WHAT IS BEING ASKED
All lines featuring the string "this" are to be listed.

DATA TO PROCESS
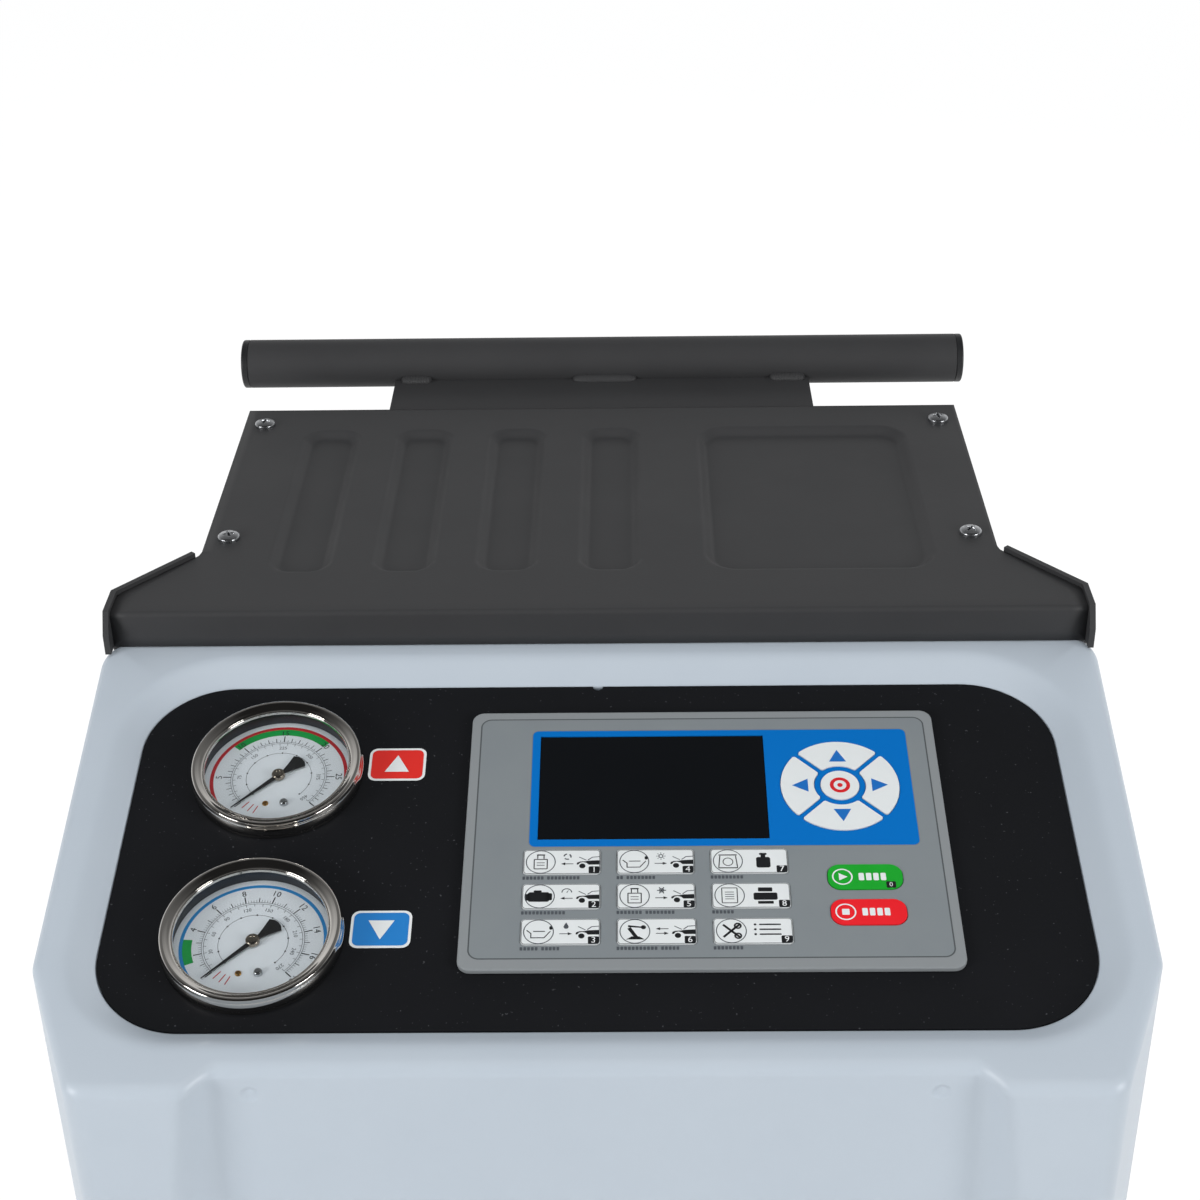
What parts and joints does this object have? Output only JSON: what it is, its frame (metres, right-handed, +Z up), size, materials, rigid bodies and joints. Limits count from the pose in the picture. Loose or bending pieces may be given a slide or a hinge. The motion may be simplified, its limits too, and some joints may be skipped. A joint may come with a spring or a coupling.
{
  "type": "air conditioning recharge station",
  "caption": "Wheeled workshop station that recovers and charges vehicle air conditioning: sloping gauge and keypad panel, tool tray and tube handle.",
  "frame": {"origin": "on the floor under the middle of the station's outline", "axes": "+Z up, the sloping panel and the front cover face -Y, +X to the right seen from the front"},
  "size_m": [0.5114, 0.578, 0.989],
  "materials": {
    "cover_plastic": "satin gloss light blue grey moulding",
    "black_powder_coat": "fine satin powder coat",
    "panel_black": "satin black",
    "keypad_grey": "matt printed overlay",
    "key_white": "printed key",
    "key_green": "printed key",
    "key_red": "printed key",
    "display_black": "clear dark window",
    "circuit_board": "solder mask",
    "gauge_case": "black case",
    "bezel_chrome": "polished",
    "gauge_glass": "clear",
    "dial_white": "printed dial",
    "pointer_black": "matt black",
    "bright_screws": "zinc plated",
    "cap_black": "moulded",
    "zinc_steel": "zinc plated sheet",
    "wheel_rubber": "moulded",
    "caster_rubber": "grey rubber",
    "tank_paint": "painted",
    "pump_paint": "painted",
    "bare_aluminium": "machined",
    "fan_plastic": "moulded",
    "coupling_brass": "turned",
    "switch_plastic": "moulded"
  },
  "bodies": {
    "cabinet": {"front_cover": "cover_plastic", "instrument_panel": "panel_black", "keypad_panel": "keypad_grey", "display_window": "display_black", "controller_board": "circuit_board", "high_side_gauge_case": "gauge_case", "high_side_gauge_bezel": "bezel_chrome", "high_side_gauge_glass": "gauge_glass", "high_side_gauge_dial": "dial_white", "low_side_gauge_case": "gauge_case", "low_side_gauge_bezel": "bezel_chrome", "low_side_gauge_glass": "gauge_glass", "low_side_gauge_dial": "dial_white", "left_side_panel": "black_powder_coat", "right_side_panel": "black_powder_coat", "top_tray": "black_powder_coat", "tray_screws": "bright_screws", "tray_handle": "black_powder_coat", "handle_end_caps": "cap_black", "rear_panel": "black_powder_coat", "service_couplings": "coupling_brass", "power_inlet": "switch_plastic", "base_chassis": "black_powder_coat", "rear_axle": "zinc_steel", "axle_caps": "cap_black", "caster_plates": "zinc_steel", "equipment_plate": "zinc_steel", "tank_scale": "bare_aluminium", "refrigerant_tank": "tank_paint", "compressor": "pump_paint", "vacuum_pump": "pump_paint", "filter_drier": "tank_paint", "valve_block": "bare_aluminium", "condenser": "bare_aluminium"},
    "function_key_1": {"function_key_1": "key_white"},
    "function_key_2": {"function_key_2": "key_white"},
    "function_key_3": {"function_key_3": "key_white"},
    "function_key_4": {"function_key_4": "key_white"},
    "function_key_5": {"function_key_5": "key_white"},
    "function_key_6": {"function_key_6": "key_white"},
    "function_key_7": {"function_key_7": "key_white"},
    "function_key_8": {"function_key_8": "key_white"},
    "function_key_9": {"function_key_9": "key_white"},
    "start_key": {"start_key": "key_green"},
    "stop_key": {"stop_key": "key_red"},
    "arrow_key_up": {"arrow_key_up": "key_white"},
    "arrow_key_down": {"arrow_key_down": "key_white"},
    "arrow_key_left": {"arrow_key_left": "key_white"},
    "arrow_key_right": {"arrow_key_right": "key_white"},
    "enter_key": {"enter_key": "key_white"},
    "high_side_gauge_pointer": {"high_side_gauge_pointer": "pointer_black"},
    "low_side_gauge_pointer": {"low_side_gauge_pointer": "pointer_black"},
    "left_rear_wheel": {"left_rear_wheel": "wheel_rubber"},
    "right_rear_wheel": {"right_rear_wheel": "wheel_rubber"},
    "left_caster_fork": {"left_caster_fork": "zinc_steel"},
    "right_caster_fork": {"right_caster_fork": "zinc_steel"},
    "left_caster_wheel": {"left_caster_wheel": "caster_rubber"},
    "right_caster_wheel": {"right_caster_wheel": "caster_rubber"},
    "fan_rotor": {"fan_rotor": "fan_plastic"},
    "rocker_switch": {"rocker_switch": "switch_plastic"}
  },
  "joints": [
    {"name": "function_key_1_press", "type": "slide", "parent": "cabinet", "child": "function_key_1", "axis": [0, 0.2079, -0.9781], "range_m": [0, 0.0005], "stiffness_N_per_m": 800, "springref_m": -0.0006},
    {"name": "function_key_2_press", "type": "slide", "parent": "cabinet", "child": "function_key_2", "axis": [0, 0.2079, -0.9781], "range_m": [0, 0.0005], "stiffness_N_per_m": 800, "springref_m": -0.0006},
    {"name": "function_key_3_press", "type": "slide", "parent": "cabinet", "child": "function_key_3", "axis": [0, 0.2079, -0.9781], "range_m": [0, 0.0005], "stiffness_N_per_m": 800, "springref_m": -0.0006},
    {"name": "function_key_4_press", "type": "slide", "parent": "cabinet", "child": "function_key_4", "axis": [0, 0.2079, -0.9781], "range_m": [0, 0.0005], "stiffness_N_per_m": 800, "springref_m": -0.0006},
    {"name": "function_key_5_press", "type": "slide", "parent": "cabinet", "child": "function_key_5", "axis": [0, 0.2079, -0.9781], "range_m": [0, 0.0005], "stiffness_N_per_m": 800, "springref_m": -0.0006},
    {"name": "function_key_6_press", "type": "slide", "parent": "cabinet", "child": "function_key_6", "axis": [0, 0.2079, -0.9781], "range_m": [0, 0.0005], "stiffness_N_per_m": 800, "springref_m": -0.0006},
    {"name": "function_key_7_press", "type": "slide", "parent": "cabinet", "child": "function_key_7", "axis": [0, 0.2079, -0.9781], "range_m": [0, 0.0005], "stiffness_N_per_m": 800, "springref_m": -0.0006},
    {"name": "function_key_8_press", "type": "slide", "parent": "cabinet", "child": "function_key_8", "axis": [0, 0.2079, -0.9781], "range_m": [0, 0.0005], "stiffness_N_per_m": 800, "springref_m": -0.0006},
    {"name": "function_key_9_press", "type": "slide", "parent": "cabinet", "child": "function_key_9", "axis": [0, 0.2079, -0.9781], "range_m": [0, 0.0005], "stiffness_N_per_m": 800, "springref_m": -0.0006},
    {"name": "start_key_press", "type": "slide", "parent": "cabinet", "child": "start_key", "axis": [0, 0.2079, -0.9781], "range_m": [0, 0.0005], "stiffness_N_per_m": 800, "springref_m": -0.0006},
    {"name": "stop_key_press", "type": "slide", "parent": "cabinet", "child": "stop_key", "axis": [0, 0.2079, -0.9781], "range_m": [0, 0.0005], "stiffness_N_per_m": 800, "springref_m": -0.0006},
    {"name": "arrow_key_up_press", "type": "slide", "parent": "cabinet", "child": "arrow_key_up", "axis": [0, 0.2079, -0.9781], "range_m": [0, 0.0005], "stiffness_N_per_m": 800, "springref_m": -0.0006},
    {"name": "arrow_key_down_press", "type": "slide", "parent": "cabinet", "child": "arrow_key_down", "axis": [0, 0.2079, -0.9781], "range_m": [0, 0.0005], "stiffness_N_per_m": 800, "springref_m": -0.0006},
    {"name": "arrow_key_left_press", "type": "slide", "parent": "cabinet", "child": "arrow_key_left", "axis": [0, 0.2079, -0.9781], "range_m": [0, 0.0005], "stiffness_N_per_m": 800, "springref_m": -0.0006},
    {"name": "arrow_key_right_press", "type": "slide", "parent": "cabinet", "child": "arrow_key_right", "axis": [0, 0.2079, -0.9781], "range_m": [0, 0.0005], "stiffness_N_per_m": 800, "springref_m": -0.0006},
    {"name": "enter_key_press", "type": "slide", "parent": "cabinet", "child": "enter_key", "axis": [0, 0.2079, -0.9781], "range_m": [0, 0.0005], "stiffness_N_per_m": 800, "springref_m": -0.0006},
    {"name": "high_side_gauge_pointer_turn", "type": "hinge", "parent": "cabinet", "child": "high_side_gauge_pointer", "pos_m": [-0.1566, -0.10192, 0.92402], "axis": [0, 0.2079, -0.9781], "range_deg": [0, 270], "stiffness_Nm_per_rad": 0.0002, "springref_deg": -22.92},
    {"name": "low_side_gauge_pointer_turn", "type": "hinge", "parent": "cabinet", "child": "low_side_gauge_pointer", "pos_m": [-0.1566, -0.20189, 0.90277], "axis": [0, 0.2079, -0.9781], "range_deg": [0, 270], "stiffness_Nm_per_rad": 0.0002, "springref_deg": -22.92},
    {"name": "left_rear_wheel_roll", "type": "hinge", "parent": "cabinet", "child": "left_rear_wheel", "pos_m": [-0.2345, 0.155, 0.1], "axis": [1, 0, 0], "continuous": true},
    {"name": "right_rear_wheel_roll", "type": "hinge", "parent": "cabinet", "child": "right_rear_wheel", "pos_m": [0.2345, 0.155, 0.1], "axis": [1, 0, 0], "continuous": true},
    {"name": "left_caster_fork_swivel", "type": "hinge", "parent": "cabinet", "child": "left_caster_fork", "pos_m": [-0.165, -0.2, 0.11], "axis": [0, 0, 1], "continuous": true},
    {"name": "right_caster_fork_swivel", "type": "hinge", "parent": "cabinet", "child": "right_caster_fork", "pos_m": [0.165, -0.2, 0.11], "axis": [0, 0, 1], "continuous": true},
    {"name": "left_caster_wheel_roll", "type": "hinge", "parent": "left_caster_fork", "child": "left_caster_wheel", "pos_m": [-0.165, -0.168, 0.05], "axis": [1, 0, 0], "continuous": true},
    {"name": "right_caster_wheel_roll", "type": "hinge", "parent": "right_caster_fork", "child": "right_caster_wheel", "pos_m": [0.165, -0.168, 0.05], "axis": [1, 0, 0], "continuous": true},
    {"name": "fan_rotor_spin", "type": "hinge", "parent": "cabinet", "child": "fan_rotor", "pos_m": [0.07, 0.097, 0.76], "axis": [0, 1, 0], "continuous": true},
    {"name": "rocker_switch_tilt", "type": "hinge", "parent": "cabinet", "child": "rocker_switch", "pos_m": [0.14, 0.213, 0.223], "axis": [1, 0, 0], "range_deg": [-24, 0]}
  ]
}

==

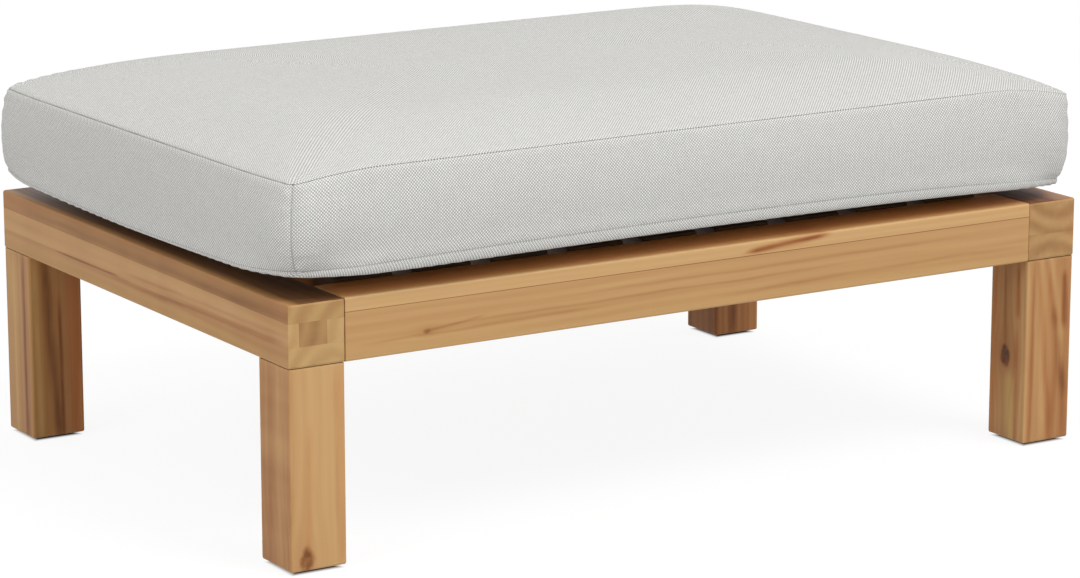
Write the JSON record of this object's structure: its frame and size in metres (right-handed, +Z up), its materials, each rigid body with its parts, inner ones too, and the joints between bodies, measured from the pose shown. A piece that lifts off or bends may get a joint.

==

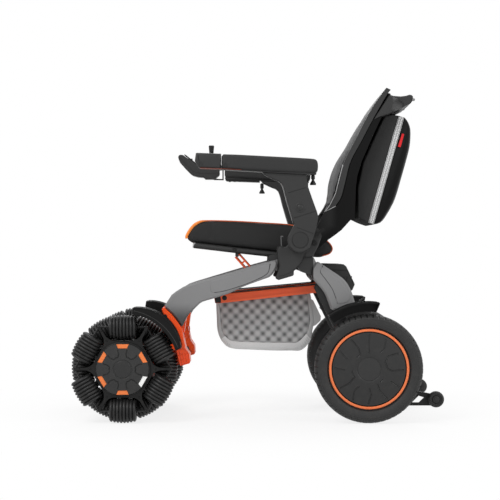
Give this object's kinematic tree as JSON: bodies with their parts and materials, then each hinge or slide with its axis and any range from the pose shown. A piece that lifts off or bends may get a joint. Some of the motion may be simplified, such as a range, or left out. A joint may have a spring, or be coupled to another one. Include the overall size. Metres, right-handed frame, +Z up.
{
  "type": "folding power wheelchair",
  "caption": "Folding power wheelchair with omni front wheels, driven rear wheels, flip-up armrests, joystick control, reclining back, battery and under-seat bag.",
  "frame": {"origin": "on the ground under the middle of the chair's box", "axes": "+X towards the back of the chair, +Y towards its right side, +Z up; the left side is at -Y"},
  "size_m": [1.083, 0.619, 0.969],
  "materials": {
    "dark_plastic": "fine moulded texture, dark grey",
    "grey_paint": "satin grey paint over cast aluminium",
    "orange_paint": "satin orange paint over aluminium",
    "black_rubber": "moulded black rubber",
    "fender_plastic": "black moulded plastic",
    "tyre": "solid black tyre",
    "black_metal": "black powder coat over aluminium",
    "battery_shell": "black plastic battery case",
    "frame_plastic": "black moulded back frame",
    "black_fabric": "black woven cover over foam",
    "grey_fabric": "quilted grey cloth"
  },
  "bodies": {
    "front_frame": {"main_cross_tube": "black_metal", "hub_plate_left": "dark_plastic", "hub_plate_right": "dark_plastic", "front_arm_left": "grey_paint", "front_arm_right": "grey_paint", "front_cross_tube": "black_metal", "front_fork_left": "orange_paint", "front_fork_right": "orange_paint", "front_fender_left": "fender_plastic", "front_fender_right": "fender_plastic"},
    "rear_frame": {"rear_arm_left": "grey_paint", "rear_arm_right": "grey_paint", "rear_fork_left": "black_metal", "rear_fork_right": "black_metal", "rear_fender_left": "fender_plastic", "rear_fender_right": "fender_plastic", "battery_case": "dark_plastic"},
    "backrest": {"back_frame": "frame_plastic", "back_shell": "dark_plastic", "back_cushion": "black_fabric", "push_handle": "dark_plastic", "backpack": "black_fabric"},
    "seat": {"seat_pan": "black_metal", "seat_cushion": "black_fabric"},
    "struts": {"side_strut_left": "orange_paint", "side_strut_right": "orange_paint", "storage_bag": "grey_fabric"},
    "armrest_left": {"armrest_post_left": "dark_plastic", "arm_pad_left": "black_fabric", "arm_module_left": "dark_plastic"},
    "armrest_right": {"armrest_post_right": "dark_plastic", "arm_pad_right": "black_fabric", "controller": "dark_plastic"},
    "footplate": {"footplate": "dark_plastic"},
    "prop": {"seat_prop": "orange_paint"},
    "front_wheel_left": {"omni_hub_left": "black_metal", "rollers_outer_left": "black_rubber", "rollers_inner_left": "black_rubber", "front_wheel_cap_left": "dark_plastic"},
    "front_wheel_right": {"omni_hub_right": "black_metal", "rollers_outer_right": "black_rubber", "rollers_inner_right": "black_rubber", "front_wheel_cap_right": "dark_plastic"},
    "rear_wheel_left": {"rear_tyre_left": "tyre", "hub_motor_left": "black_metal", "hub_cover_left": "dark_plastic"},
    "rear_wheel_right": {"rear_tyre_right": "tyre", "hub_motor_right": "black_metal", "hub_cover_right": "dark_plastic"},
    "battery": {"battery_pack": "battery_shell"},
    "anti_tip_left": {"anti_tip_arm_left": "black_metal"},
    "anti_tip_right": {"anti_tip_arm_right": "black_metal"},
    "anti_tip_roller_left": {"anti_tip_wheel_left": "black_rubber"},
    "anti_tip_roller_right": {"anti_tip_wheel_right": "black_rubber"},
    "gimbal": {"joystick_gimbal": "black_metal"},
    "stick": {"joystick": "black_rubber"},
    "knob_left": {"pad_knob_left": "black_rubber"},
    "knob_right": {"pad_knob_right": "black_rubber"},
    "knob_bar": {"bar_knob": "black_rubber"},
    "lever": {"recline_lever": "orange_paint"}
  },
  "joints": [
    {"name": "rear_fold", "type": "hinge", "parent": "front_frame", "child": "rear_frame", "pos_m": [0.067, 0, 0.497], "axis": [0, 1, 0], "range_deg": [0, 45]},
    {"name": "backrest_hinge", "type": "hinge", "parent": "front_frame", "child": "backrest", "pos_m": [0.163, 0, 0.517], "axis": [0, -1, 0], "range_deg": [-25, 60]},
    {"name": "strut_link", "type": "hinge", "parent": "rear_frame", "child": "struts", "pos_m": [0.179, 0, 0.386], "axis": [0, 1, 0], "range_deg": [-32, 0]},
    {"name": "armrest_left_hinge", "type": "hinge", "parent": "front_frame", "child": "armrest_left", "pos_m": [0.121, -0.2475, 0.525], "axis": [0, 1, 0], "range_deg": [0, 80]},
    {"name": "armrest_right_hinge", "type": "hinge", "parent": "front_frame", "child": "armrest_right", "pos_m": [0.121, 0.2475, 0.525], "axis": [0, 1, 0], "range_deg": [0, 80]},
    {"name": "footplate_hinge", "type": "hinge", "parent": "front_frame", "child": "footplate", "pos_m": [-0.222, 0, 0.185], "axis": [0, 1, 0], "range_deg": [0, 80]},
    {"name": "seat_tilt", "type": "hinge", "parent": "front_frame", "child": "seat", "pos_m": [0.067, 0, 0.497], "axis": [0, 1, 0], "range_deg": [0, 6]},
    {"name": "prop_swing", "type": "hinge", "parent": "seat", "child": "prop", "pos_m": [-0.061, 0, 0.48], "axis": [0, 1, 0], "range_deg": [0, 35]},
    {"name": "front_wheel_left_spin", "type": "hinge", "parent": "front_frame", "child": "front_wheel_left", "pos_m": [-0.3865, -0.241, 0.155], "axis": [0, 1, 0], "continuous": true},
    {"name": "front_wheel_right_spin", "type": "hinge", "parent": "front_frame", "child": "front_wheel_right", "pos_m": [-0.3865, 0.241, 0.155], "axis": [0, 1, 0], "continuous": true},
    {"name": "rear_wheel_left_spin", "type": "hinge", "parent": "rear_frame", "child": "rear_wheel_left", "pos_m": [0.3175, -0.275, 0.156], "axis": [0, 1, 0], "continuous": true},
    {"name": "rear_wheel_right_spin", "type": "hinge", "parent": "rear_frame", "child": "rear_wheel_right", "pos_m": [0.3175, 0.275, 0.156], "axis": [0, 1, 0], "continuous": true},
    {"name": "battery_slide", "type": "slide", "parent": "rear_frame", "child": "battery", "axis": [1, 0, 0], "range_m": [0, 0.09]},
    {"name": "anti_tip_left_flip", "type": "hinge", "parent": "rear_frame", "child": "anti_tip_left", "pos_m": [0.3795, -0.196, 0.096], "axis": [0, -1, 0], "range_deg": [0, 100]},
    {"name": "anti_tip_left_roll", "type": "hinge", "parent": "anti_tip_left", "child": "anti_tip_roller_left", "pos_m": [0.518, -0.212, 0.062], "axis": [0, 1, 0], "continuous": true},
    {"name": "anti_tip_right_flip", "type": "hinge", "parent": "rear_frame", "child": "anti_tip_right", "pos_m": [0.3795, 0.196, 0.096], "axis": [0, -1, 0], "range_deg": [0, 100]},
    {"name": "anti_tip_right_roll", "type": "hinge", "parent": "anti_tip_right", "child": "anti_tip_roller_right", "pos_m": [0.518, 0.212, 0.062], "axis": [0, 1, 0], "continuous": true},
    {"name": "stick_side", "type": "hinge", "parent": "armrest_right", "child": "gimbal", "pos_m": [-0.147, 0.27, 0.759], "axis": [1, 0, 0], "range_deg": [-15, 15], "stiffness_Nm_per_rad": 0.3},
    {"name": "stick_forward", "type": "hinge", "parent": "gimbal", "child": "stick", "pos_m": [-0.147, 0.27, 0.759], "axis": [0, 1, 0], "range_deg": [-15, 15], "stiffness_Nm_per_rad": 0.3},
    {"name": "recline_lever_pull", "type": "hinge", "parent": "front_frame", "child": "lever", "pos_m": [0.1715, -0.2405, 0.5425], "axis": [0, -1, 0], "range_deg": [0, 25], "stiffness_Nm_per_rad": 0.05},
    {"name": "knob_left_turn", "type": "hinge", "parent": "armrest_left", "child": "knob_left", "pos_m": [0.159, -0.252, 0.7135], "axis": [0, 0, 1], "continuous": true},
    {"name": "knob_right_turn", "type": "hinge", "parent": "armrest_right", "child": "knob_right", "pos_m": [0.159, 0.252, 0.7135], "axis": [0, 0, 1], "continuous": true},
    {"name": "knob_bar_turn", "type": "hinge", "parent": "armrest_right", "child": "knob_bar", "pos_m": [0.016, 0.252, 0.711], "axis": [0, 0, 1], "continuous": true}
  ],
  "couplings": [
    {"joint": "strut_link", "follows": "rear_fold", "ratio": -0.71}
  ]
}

RESPONSE
What parts and joints does this object have? Output only JSON: what it is, its frame (metres, right-handed, +Z up), size, materials, rigid bodies and joints. Limits count from the pose in the picture. Loose or bending pieces may be given a slide or a hinge. The motion may be simplified, its limits too, and some joints may be skipped. A joint may come with a spring or a coupling.
Write the JSON record of this object's structure: its frame and size in metres (right-handed, +Z up), its materials, each rigid body with its parts, inner ones too, and the joints between bodies, measured from the pose shown. A piece that lifts off or bends may get a joint.
Give this object's kinematic tree as JSON: bodies with their parts and materials, then each hinge or slide with its axis and any range from the pose shown. A piece that lifts off or bends may get a joint. Some of the motion may be simplified, such as a range, or left out. A joint may have a spring, or be coupled to another one. Include the overall size. Metres, right-handed frame, +Z up.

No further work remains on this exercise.